MUSSI SEMINAR SERIES: Professor Kate Kenny - Whistleblowing

Wednesday, May 29, 2019 - 14:00 to 16:00
MUSSI Seminar Room 2nd Floor Iontas Building

Kate Kenny is Professor of Business & Society at the J.E. Cairns School of Business at NUI Galway. Professor Kenny’s research focuses on identity, affect, power and whistleblowing in organizations. She has held research fellowships at Cambridge University's Judge Business School and the Edmond J. Safra Ethics Centre at Harvard University. Professor Kenny's work has been published in Organization Studies, Gender Work and Organizations, Organization ephemera and Human Relations. Her books include Understanding Identity and Organizations (Sage 2011, with A. Whittle and H. Willmott), and Affect at Work: The Psychosocial and Organization Studies (Palgrave 2014, with M. Fotaki). Her forthcoming book, Whistleblowing: Toward a New Theory, will be published by Harvard University Press in 2019.

The seminar will consist of two parts. The first will be a presentation on whistleblowing theory which will address the following areas.

How can emerging theories of affect and subjectivity help us to reconceptualize organizational resistance? Current research on whistleblowing tends to perceive people who speak out about wrongdoing as autonomous individuals acting alone.
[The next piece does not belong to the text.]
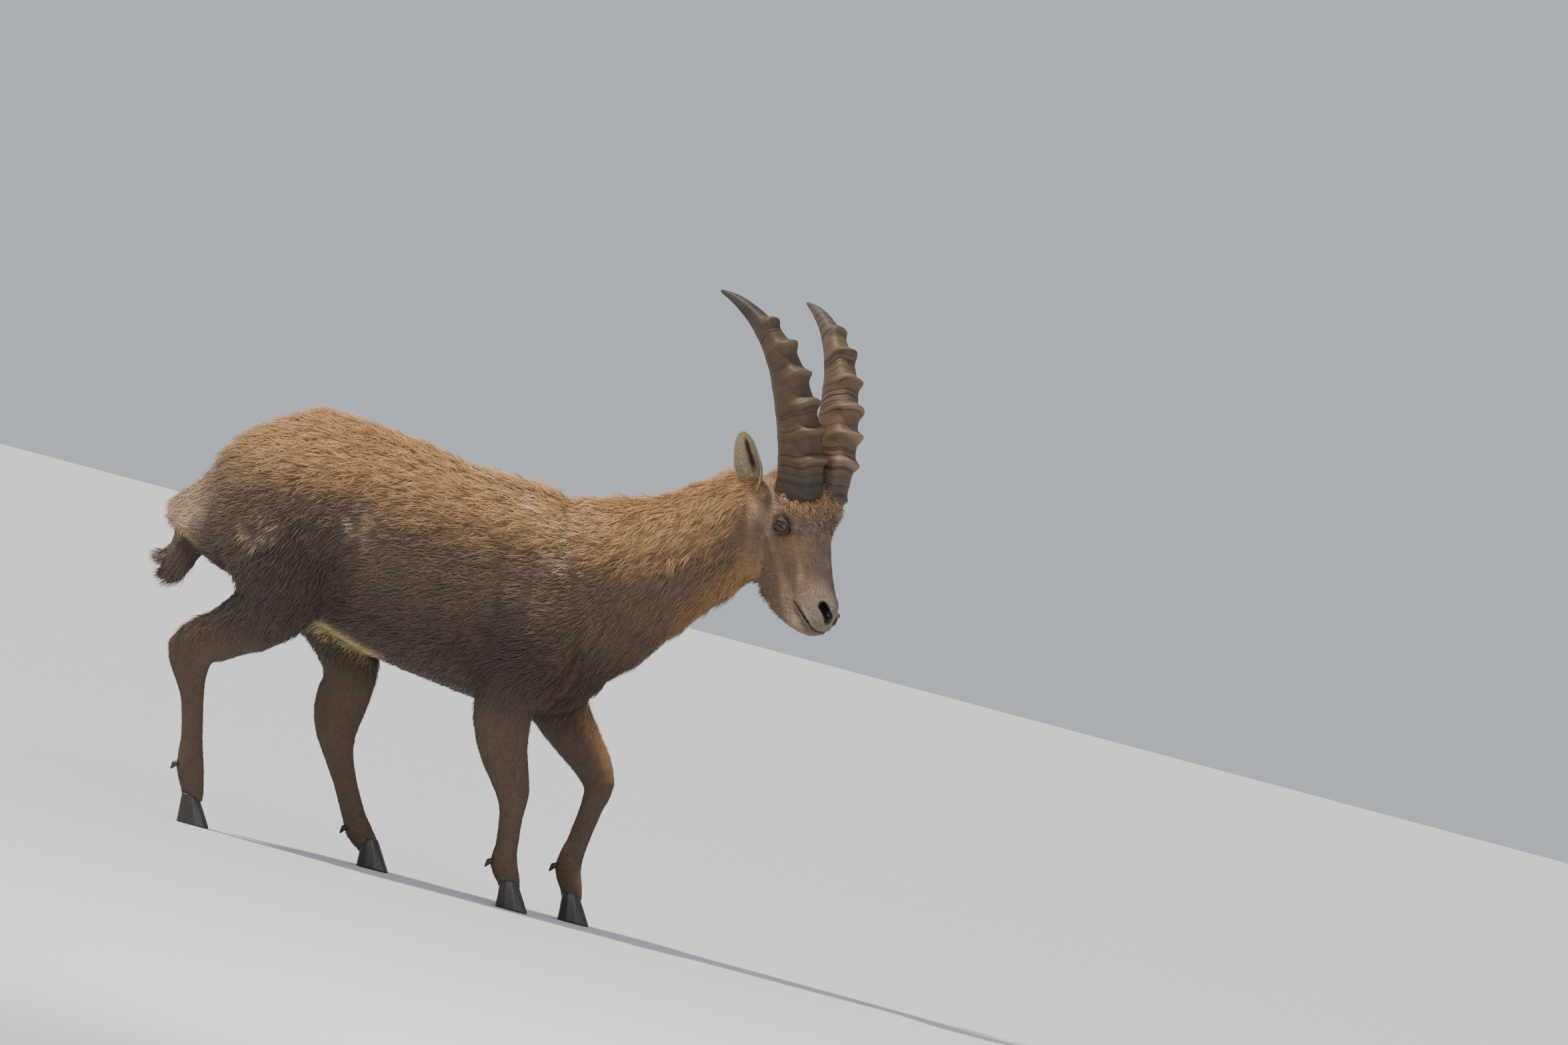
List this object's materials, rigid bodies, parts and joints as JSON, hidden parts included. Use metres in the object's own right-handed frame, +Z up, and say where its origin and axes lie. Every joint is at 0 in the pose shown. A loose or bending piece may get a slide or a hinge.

This contributes to a persistent characterization of whistleblowers as extra-ordinary and unusual individuals, which impedes public empathy and support for those who find themselves in this position. How might we move beyond this, and how can theories of affect help us to do so? ‘Whistleblowing: Toward a New Theory’ (Harvard University Press, 2019) draws on empirical data from financial sector whistleblowers who suffered reprisals for speaking out. Even for those who emerge apparently intact at the end of what can be a very difficult process, the resulting ‘self’ has often been radically transformed.

And yet subjects appear to persist, to some degree, to tell their stories. What enables this persistence, this apparent survival that is not survival in the typical sense of the word, but a struggle that can change the self in unpredictable ways? In this book various sources of support are explored alongside the ways in which these contribute to people’s ability to endure. Judith Butler’s work on subjectivity, affect and power helps to theorize these issues and to develop a new framing for how we understand organizational whistleblowers. Recognition offered to the whistleblower by valued others is vital in helping to construct a subject position that is somewhat liveable; it offers a sense of comfort, in contrast to the stigmatization people often experience. Diverging from typical accounts of whistleblower support, valued sources of help are neither outside of the whistleblower, as separate entities, nor are they inside as for example an inner well of strength, but rather the whistleblower as subject is porous at the boundary. She comes into being as an already-attached, multiple subject. Affective attachments enable this struggle as subjects perform and re-work their whistleblower selves during the often-lengthy process of speaking out. Attachments are not limited to proximate, face-to-face others but encompass virtual connections enabled by ICTs, religious faith and to people not even alive today. Against the backdrop of the financial services sector, in which powerful norms of complicity persist, this book explores the obstacles – and affordances-- that accompany the ongoing construction of the whistleblower subject.

Following this presentation, the second hour will take the form of a brief workshop / seminar where Professor Kenny will discuss research approaches to whistleblowing with scholars who interested in, or already involved in the field.